YACE scrapes metrics for:
- S3 — bucket request/byte counts
- EBS — volume read/write ops and latency
- EC2 — instance CPU, network, disk
- OpenSearch — domain health, indexing, search metrics
EMR metrics are collected directly via OTel Collectors on Spark nodes (see Spark JVM Instrumentation above).
YACE exposes scraped metrics as Prometheus-compatible metrics on port 5001, which are then scraped by the OTel Collector and forwarded to VictoriaMetrics. This replaces the previous CloudWatch datasource in Grafana with a Prometheus-based approach, giving dashboards access to CloudWatch metrics through VictoriaMetrics queries.
Resource Attributes
Traces from the CLI tool and cluster nodes include the following resource attributes:
service.name: Service identifier (e.g.,easy-db-lab,cassandra-sidecar,spark-<job-name>)service.version: Application version (CLI tool only)host.name: Hostname
Configuration
The following environment variables are supported:
| Variable | Description | Default |
|---|---|---|
OTEL_EXPORTER_OTLP_ENDPOINT | OTLP gRPC endpoint | None (no export) |
OTEL_SERVICE_NAME | Override service name | easy-db-lab |
OTEL_RESOURCE_ATTRIBUTES | Additional resource attributes | None |
Additional standard OTel environment variables are supported by the agent. See the OpenTelemetry Java Agent documentation for details.

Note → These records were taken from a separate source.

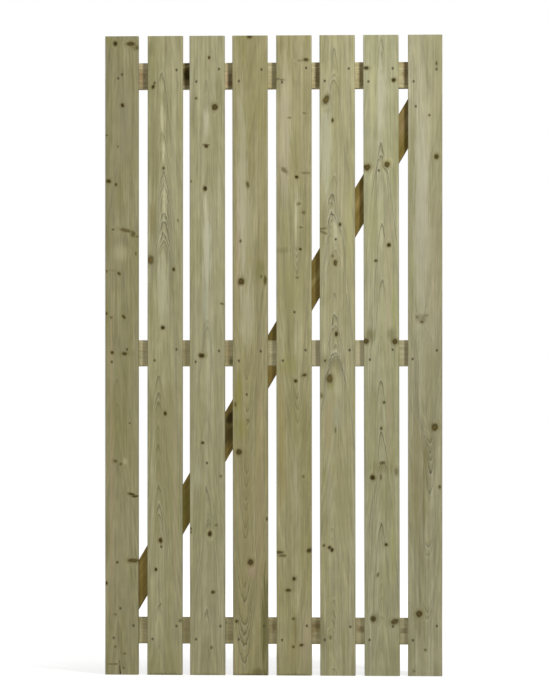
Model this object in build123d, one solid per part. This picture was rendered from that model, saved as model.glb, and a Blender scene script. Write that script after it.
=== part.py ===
from build123d import *
import math
import os

# A ledged and braced paling gate leaf in planed, pressure-treated softwood.
# Eight upright palings are nailed to three ledges, with a brace in each of the two bays between them.
# Millimetres. X runs from the hinge edge to the latch edge, the palings face -Y, and Z is up.
# The origin is the centre of the lower hinge's seat, on the back face of the bottom ledge.

# Gate leaf
gate_width = 950.0
gate_height = 1800.0

# Palings: the two outer ones are ripped narrower, so that the leaf comes to its width
paling_width = 99.0
hinge_paling_width = 94.0
latch_paling_width = 96.0
inner_palings = 6
paling_thickness = 20.0
paling_arris = 2.5

# Palings are spaced and plumbed by eye.
# Each gap is wider or narrower than the mean by its drift, and each top stands off its foot by its lean.
gap_drift = (2.0, -3.2, -1.5, 0.6, -0.3, 1.1, 1.3)
paling_lean = (0.0, 1.2, -1.8, -2.3, -1.2, -2.3, -3.9, 0.0)

# Ledges: the horizontal rails behind the palings
ledge_height = 74.0
ledge_thickness = 38.0
ledge_arris = 3.0
ledge_end_inset = 2.0
bottom_ledge_rise = 87.0
top_ledge_drop = 75.0

# Braces: the outer edge of each would run out just past the end of the ledge at its foot, where it is
# trimmed plumb. Its head stops short of the middle of the next ledge, a little farther on the lower one.
brace_width = 70.0
brace_arris = 3.0
brace_foot_overhang = 4.0
lower_brace_stop = 62.0
upper_brace_stop = 56.5

# Seat of the lower hinge, in from the hinge edge of the leaf
hinge_seat_inset = 100.0

# Derived places, from the hinge edge and the feet of the palings
bottom_ledge_top = bottom_ledge_rise + ledge_height
top_ledge_bottom = gate_height - top_ledge_drop - ledge_height
bottom_ledge_centre = bottom_ledge_rise + ledge_height / 2
top_ledge_centre = top_ledge_bottom + ledge_height / 2
middle_ledge_centre = (bottom_ledge_centre + top_ledge_centre) / 2
middle_ledge_bottom = middle_ledge_centre - ledge_height / 2
gate_middle = gate_width / 2

# Takes a shape from the hinge edge and the feet to the origin on the hinge seat
to_hinge_seat = Pos(-hinge_seat_inset, 0, -bottom_ledge_centre)


def paling_layout():
    """Each paling's width, and the middle of its foot and of its top measured from the hinge edge."""
    widths = [hinge_paling_width] + [paling_width] * inner_palings + [latch_paling_width]
    mean_gap = (gate_width - sum(widths)) / (len(widths) - 1)
    layout = []
    left = 0.0
    for number, width in enumerate(widths):
        middle = left + width / 2
        lean = paling_lean[number % len(paling_lean)]
        layout.append((width, middle - lean / 2, middle + lean / 2))
        left += width + mean_gap + gap_drift[number % len(gap_drift)]
    return layout


def paling(width, foot_middle, top_middle):
    """An upright board with eased arrises, its ends sawn level, leaning from its foot to its top."""
    section = RectangleRounded(width, paling_thickness, paling_arris)
    foot = Pos(foot_middle, -ledge_thickness - paling_thickness / 2, 0) * section
    along = Vector(top_middle - foot_middle, 0, gate_height)
    return extrude(foot, amount=along.length, dir=along)


def ledge(centre_height):
    """A rail across the back of the palings, sawn square just inside both edges of the leaf."""
    section = Plane.YZ * RectangleRounded(ledge_thickness, ledge_height, ledge_arris)
    length = gate_width - 2 * ledge_end_inset
    return Pos(ledge_end_inset, -ledge_thickness / 2, centre_height) * extrude(section, amount=length)


def lower_brace(stop):
    """A strut from the hinge end of the bottom ledge up to the middle ledge, bevelled to seat on both."""
    foot = Vector(ledge_end_inset - brace_foot_overhang, 0, bottom_ledge_top)
    head = Vector(gate_middle - stop, 0, middle_ledge_bottom)
    along = head - foot
    slope = math.degrees(math.atan2(along.Z, along.X))
    # The stock runs past both ends. Its upper edge lies on the line from foot to head.
    overrun = 2 * brace_width
    stock_length = along.length + 2 * overrun
    section = Plane.YZ * RectangleRounded(ledge_thickness, brace_width, brace_arris)
    stock = Pos(-overrun, 0, -brace_width / 2) * extrude(section, amount=stock_length)
    stock = Pos(foot.X, -ledge_thickness / 2, foot.Z) * Rot(0, -slope, 0) * stock
    bay = Box(
        gate_width - 2 * ledge_end_inset,
        ledge_thickness,
        along.Z,
        align=(Align.MIN, Align.MAX, Align.MIN),
    )
    return stock & Pos(ledge_end_inset, 0, foot.Z) * bay


def upper_brace(stop):
    """The same strut turned half round about the middle of the gate, from the middle ledge to the top one."""
    return Pos(gate_middle, 0, middle_ledge_centre) * Rot(0, 180, 0) * Pos(
        -gate_middle, 0, -middle_ledge_centre
    ) * lower_brace(stop)


def gate_pieces():
    """Every piece of the leaf by name, measured from the hinge edge and the feet."""
    pieces = {}
    for number, (width, foot_middle, top_middle) in enumerate(paling_layout(), start=1):
        pieces[f"paling_{number}"] = paling(width, foot_middle, top_middle)
    pieces["bottom_ledge"] = ledge(bottom_ledge_centre)
    pieces["middle_ledge"] = ledge(middle_ledge_centre)
    pieces["top_ledge"] = ledge(top_ledge_centre)
    pieces["lower_brace"] = lower_brace(lower_brace_stop)
    pieces["upper_brace"] = upper_brace(upper_brace_stop)
    return pieces


os.makedirs("parts", exist_ok=True)
for name, piece in gate_pieces().items():
    export_step(to_hinge_seat * piece, f"parts/{name}.step")
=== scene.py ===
import math

import bmesh
import bpy
from mathutils import Matrix, Vector, noise


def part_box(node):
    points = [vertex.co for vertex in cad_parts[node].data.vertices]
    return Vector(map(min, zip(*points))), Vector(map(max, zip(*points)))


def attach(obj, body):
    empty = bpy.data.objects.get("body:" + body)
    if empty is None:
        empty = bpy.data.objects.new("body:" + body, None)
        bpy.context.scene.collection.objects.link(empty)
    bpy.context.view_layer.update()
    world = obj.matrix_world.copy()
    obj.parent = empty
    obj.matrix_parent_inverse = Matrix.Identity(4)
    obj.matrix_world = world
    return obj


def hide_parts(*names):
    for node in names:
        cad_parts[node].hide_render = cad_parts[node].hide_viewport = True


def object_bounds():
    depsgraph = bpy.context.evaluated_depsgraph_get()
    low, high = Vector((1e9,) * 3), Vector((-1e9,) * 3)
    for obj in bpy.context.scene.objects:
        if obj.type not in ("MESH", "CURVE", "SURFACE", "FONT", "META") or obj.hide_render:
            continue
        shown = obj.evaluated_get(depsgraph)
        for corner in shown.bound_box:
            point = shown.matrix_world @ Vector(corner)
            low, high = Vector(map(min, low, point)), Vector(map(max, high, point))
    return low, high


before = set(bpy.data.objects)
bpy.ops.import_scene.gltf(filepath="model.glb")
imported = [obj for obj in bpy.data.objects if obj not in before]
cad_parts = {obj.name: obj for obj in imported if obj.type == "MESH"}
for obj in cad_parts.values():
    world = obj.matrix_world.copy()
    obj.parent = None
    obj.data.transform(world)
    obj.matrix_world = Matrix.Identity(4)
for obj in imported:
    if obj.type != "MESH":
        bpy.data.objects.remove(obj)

cad_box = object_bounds()

# Ledges: the three rails that carry the palings, planed softwood that was pressure-treated green and
# has faded to straw. Each is one length with eased edges, its ends sawn square.
mm = 0.001
hinge_edge = cad_box[0].x
gate_width = (cad_box[1].x - cad_box[0].x) / mm
ledge_names = ("bottom_ledge", "middle_ledge", "top_ledge")


def linear(hex_colour):
    """A colour for a shader, from its sRGB hex value."""
    parts = [int(hex_colour[start:start + 2], 16) / 255 for start in (0, 2, 4)]
    return [part / 12.92 if part <= 0.04045 else ((part + 0.055) / 1.055) ** 2.4 for part in parts] + [1]


def add_node(tree, kind, *inputs, **settings):
    """Adds a shader node with its settings, and fills its inputs in order, or by name from a dict.
    An input is a value, a socket, or a node that gives its first output. None leaves it as it is."""
    made = tree.nodes.new("ShaderNode" + kind)
    for setting, value in settings.items():
        setattr(made, setting, value)
    if inputs and isinstance(inputs[0], dict):
        filled = [(made.inputs[name], value) for name, value in inputs[0].items()]
    else:
        filled = zip([socket for socket in made.inputs if socket.enabled], inputs)
    for socket, value in filled:
        if isinstance(value, bpy.types.Node):
            value = next(output for output in value.outputs if output.enabled)
        if isinstance(value, bpy.types.NodeSocket):
            tree.links.new(value, socket)
        elif value is not None:
            socket.default_value = value
    return made


def set_curve(node, points, run, rise):
    """Shapes a Float Curve node through points in real units, of which run and rise are its extent."""
    curve = node.mapping.curves[0]
    for number, (along, value) in enumerate(points):
        spot = (along / run, value / rise)
        if number < 2:
            curve.points[number].location = spot
        else:
            curve.points.new(*spot)
    node.mapping.update()


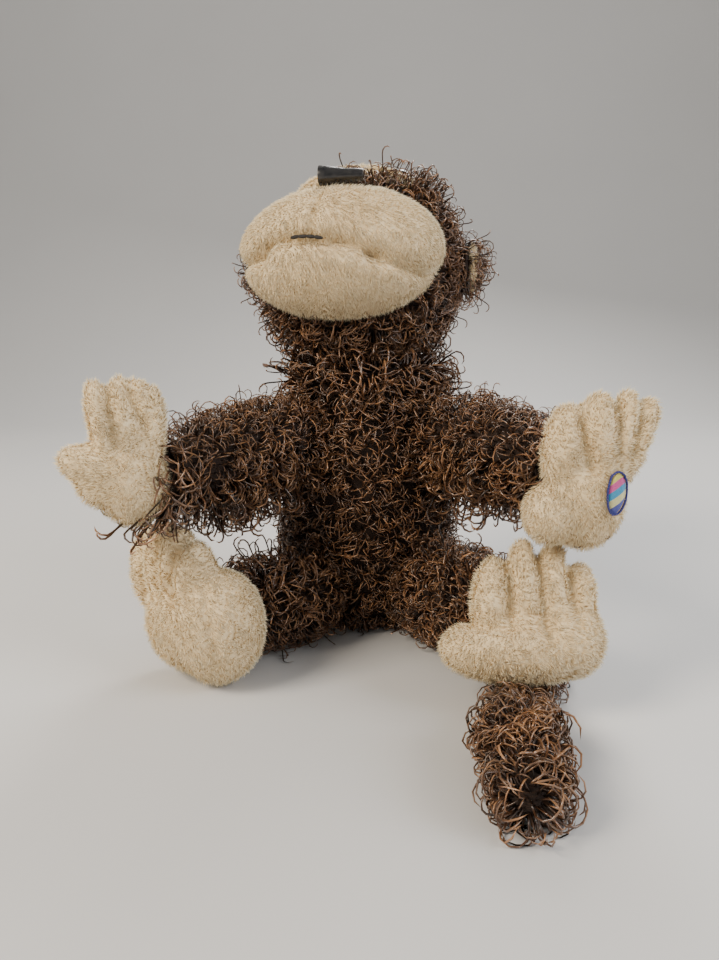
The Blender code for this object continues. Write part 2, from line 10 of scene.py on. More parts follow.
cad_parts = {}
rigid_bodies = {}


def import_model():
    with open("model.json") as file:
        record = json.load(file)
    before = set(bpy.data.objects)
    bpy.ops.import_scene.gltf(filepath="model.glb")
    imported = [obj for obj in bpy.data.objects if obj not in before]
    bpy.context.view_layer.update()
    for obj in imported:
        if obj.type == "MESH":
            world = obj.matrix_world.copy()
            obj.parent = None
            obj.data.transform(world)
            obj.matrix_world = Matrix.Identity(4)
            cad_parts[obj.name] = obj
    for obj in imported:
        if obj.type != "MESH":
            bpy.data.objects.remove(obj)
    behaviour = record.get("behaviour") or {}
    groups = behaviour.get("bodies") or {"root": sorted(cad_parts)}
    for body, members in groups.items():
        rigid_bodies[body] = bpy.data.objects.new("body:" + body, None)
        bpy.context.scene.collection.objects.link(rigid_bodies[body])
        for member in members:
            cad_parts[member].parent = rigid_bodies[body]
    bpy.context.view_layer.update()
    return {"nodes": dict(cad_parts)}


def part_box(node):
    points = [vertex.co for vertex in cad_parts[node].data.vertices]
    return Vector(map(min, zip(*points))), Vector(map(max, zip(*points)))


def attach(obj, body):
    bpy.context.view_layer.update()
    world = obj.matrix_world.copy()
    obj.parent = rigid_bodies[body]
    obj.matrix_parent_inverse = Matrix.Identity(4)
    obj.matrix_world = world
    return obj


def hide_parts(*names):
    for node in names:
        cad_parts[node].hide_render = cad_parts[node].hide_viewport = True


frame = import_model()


# The studio: a plain pale sheet that curves up behind the toy, three soft lamps,
# and a camera just above the toy's face height that looks a little down at it.
def node(tree, kind, inputs=None, **settings):
    """Adds one shader node; each input is a number, a colour or another node's output."""
    made = tree.nodes.new("ShaderNode" + kind)
    for key, value in settings.items():
        setattr(made, key, value)
    for key, value in (inputs or {}).items():
        if isinstance(value, bpy.types.NodeSocket):
            tree.links.new(value, made.inputs[key])
        else:
            made.inputs[key].default_value = value
    return made


def blank_material(name, roughness, **sockets):
    """A Principled material with its even values set on the shader itself."""
    made = bpy.data.materials.new(name)
    made.use_nodes = True
    shader = made.node_tree.nodes["Principled BSDF"]
    shader.inputs["Roughness"].default_value = roughness
    for key, value in sockets.items():
        shader.inputs[key.replace("_", " ")].default_value = value
    return made, made.node_tree, shader


def as_piece(work, name):
    """Closes a bmesh into a new object at the origin, with its faces pointing out."""
    bmesh.ops.recalc_face_normals(work, faces=work.faces)
    mesh = bpy.data.meshes.new(name)
    work.to_mesh(mesh)
    work.free()
    made = bpy.data.objects.new(name, mesh)
    bpy.context.scene.collection.objects.link(made)
    for face in mesh.polygons:
        face.use_smooth = True
    return made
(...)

Example: Using with Jaeger
Start Jaeger with OTLP support:
docker run -d --name jaeger \
-p 16686:16686 \
-p 4317:4317 \
jaegertracing/all-in-one:latest
Export traces to Jaeger:
export OTEL_EXPORTER_OTLP_ENDPOINT=http://localhost:4317
easy-db-lab up
View traces at http://localhost:16686
Example: Using with Grafana Tempo
If you have Grafana Tempo running with OTLP gRPC ingestion:
export OTEL_EXPORTER_OTLP_ENDPOINT=http://tempo:4317
easy-db-lab up
Troubleshooting
No Traces Appearing
- Verify the endpoint is correct and reachable
- Check that the collector accepts gRPC OTLP (port 4317 is standard)
- Look for OpenTelemetry agent logs on startup (use
-Dotel.javaagent.debug=trueto enable debug logging)
High Latency
Traces are batched before export (default 1 second delay). This is normal and reduces overhead.